**Provided records:**
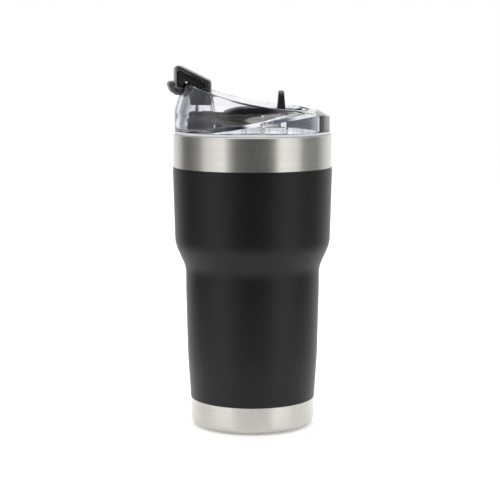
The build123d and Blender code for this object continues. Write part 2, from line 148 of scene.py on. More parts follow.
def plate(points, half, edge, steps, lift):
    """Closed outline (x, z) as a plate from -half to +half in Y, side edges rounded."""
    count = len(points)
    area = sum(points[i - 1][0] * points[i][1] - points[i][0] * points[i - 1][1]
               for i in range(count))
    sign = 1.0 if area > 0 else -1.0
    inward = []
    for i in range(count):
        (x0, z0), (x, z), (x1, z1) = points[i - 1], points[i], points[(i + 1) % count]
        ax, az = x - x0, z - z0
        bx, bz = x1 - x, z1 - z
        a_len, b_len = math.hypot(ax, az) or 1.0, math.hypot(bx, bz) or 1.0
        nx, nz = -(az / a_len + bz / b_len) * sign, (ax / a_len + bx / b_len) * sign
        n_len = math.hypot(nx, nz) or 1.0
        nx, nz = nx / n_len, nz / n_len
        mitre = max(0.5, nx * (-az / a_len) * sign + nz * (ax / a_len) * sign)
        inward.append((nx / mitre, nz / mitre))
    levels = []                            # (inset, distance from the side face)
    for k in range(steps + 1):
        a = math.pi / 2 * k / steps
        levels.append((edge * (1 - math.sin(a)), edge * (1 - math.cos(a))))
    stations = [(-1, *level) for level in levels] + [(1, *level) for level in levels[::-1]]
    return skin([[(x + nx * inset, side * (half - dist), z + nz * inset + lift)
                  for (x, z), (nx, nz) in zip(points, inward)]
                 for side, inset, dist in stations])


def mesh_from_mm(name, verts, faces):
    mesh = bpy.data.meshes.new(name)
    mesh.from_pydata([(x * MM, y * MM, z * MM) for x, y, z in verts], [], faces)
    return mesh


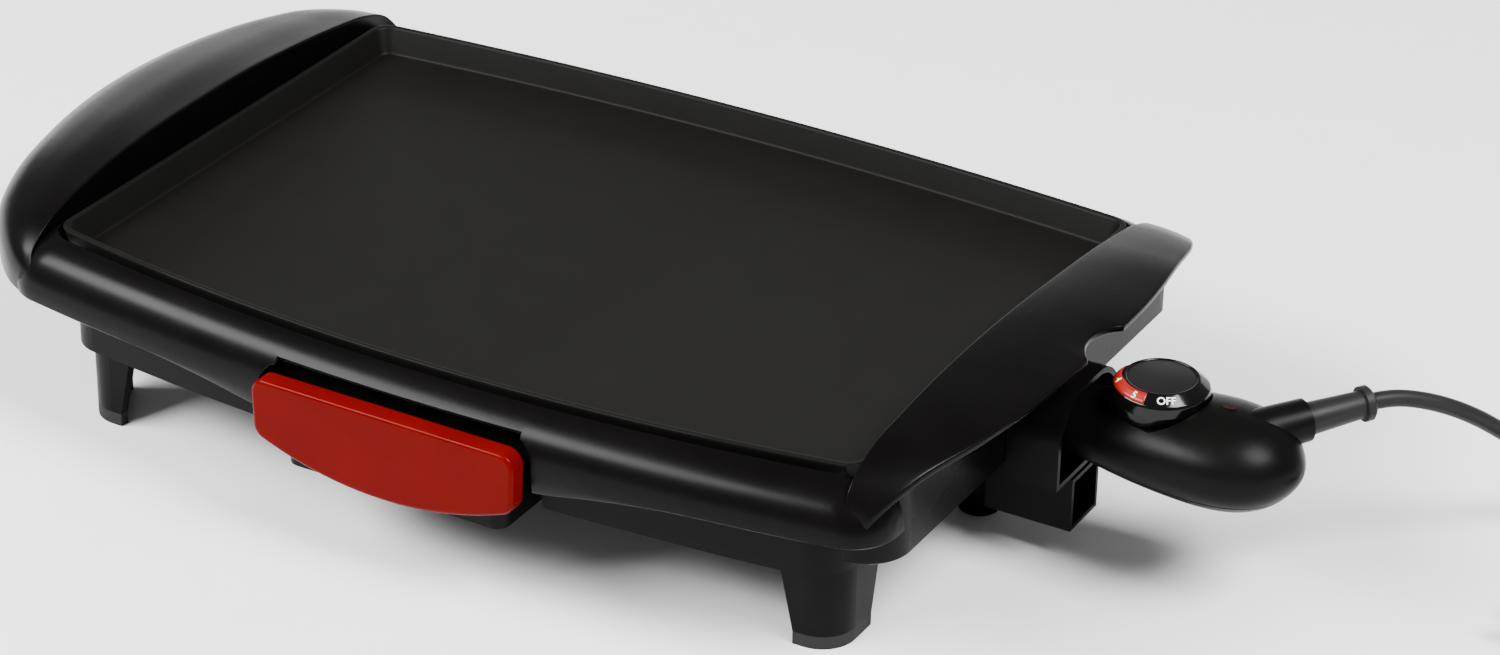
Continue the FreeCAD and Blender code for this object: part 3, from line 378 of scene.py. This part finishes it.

**Problem details:** Exactly as written, please reproduce the lines from the first line of the data to the line containing "for side, inset, dist", inclusive, and nothing else.

**Expected answer:**
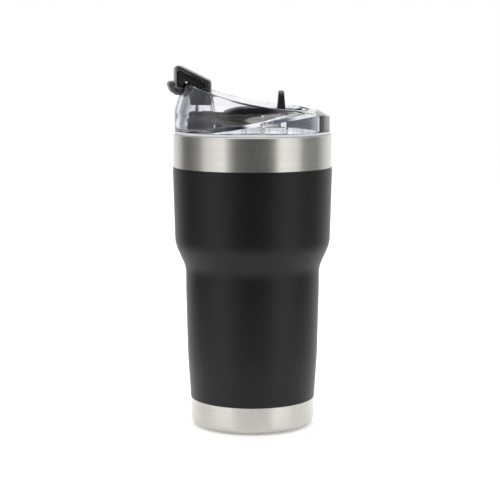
The build123d and Blender code for this object continues. Write part 2, from line 148 of scene.py on. More parts follow.
def plate(points, half, edge, steps, lift):
    """Closed outline (x, z) as a plate from -half to +half in Y, side edges rounded."""
    count = len(points)
    area = sum(points[i - 1][0] * points[i][1] - points[i][0] * points[i - 1][1]
               for i in range(count))
    sign = 1.0 if area > 0 else -1.0
    inward = []
    for i in range(count):
        (x0, z0), (x, z), (x1, z1) = points[i - 1], points[i], points[(i + 1) % count]
        ax, az = x - x0, z - z0
        bx, bz = x1 - x, z1 - z
        a_len, b_len = math.hypot(ax, az) or 1.0, math.hypot(bx, bz) or 1.0
        nx, nz = -(az / a_len + bz / b_len) * sign, (ax / a_len + bx / b_len) * sign
        n_len = math.hypot(nx, nz) or 1.0
        nx, nz = nx / n_len, nz / n_len
        mitre = max(0.5, nx * (-az / a_len) * sign + nz * (ax / a_len) * sign)
        inward.append((nx / mitre, nz / mitre))
    levels = []                            # (inset, distance from the side face)
    for k in range(steps + 1):
        a = math.pi / 2 * k / steps
        levels.append((edge * (1 - math.sin(a)), edge * (1 - math.cos(a))))
    stations = [(-1, *level) for level in levels] + [(1, *level) for level in levels[::-1]]
    return skin([[(x + nx * inset, side * (half - dist), z + nz * inset + lift)
                  for (x, z), (nx, nz) in zip(points, inward)]
                 for side, inset, dist in stations])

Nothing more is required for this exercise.